Bulgarian police have busted a counterfeiting operation at a university in the capital, Sofia.

In a joint operation with the U.S. Secret Service, Bulgarian police seized $4 million and 3.6 million euros ($4.3 million) worth of fake banknotes, authorities said on March 16.

A 48-year-old man employed at the university printworks and a 54-year-old woman were detained.

“The value of the seized currency is impressive.
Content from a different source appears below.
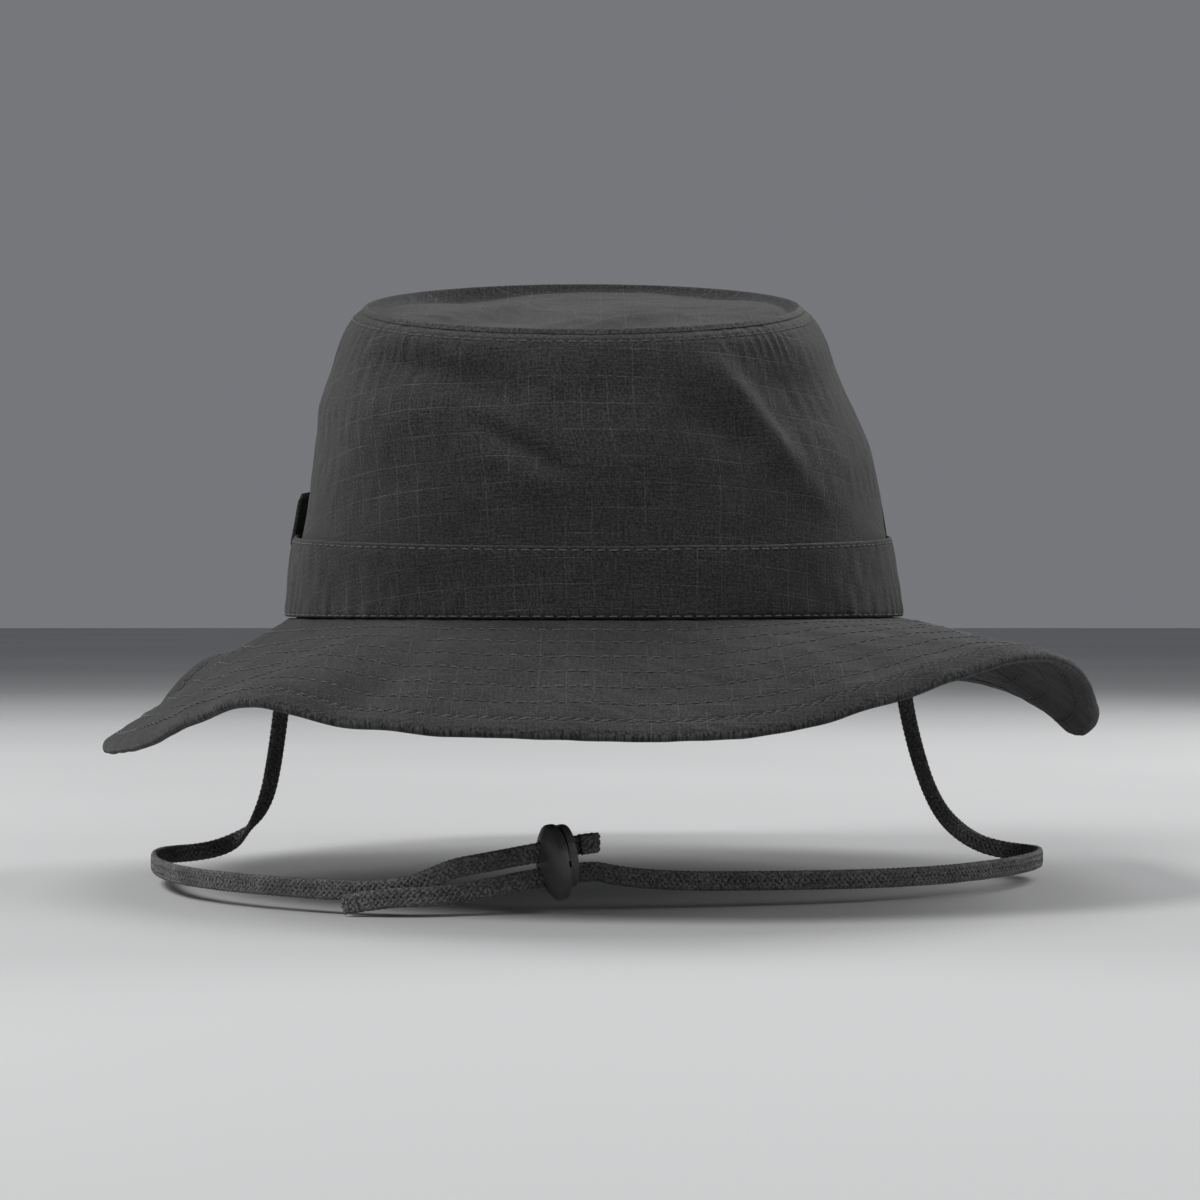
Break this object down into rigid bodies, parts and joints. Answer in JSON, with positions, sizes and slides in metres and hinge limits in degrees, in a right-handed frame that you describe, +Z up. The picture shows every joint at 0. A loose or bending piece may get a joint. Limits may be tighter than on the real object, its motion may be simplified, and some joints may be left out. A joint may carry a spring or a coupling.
{
  "type": "bucket hat",
  "caption": "Soft sun hat with a wavy stitched brim, a band round the crown and an adjustable chin loop with a cord slider.",
  "frame": {"origin": "centre of the head opening, in the plane of the seam between crown and brim", "axes": "+Z up through the crown, -Y towards the front of the hat, +X to the left hand of its wearer"},
  "size_m": [0.2985, 0.3198, 0.1857],
  "materials": {
    "ripstop": "matt woven cotton, small ripstop grid",
    "lining": "matt plain weave",
    "stiffener": "stiff felted interlining",
    "tape": "fine twill tape",
    "label": "satin woven tape, blank",
    "braid": "flat braided cord",
    "slider": "moulded, slight gloss"
  },
  "bodies": {
    "hat": {"crown_panel_front": "ripstop", "crown_panel_back": "ripstop", "crown_tip": "ripstop", "band_front": "ripstop", "band_back": "ripstop", "side_loop_left": "ripstop", "side_loop_right": "ripstop", "brim_upper_front": "ripstop", "brim_upper_back": "ripstop", "brim_under_front": "ripstop", "brim_under_back": "ripstop", "brim_stiffener": "stiffener", "sweatband": "lining", "tip_seam_tape": "tape", "side_seam_tape_left": "tape", "side_seam_tape_right": "tape", "blank_label": "label", "cord_anchor_left": "tape", "cord_anchor_right": "tape"},
    "chin_loop": {"chin_cord_left": "braid", "chin_cord_right": "braid"},
    "slider": {"slider_shell": "slider", "slider_plate": "slider"}
  },
  "joints": [
    {"name": "chin_loop_swing", "type": "hinge", "parent": "hat", "child": "chin_loop", "pos_m": [0, 0.004, -0.01], "axis": [1, 0, 0], "range_deg": [-17, 24]},
    {"name": "slider_slide", "type": "slide", "parent": "chin_loop", "child": "slider", "axis": [0.9426, 0.2949, 0.1569], "range_m": [-0.02, 0]}
  ]
}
The material evidence speaks of serious criminal activity,” Sofia police chief Georgi Hadzhiev said.

Lubomir Yanev, the head of the Interior Ministry's unit for combating organized crime, said the two had expertise in printing and the quality of the notes was "relatively good.”

Police believe that the printing operation was part of a wider criminal enterprise trafficking counterfeit dollars to Ukraine and euros to Western Europe.

Prosecutor-General Ivan Geshev commented that the "impressive" sum might be one of the largest seizures of counterfeit money ever made in the country.

There is no indication the unnamed university was aware of the counterfeiting, which occurred after hours and on the weekends.

The U.S. Secret Service, whose responsibilities include investigating counterfeiting operations and other financial crimes, participated in the joint operation with Bulgarian law enforcement. The Secret Service did not respond to an e-mail from RFE/RL requesting comment.